Belleau’s philosophy is to explain the expectations, but then concentrate on what he and his players can control.

“All we can do is focus on what we can do to get better every single practice, every single shift, every single game,” Belleau said. “The best way to deal with (expectations) is to feel confident you’re doing everything you can in the locker room with the kids and trying as best as you can to help those kids get to the level they want to get at.”

To give Lewiston more of an edge, Belleau brought in powerhouses from Massachusetts – Boston College High and Malden Catholic – for exhibition games this season.

“It let them see firsthand the level of detail those teams pay attention to,” Belleau said.

The Blue Devils’ one loss this season came at Falmouth on Jan. 7. Falmouth is now one of the premier programs in the state, with huge participation and two rinks in the town. But some Lewiston fans do not comprehend that.

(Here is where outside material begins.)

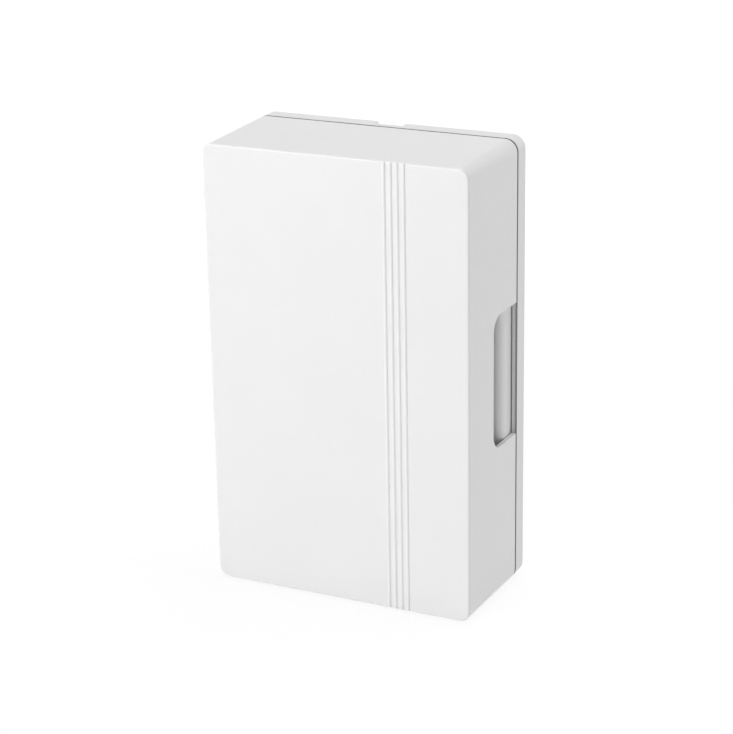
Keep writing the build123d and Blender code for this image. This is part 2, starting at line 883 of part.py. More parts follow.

“After the loss to Falmouth, I was talking to a relative who went to Lewiston in the early 60s,” said Keene, the former St. Dom’s athletic director, who also played hockey at Edward Little. “He said, ‘how could Lewiston lose to a team from a small town like Falmouth?’ They don’t realize other areas are developing hockey players.”

The Class A state championship game is March 5 at the Colisee.

“One of the things we have to deal with is this community expects Lewiston High School and St. Dom’s and, not to the same extent, Edward Little, to get to that game and win one,” Belleau said. “No doubt, when you’re involved in Lewiston hockey, there are heightened expectations. That’s part of our culture.”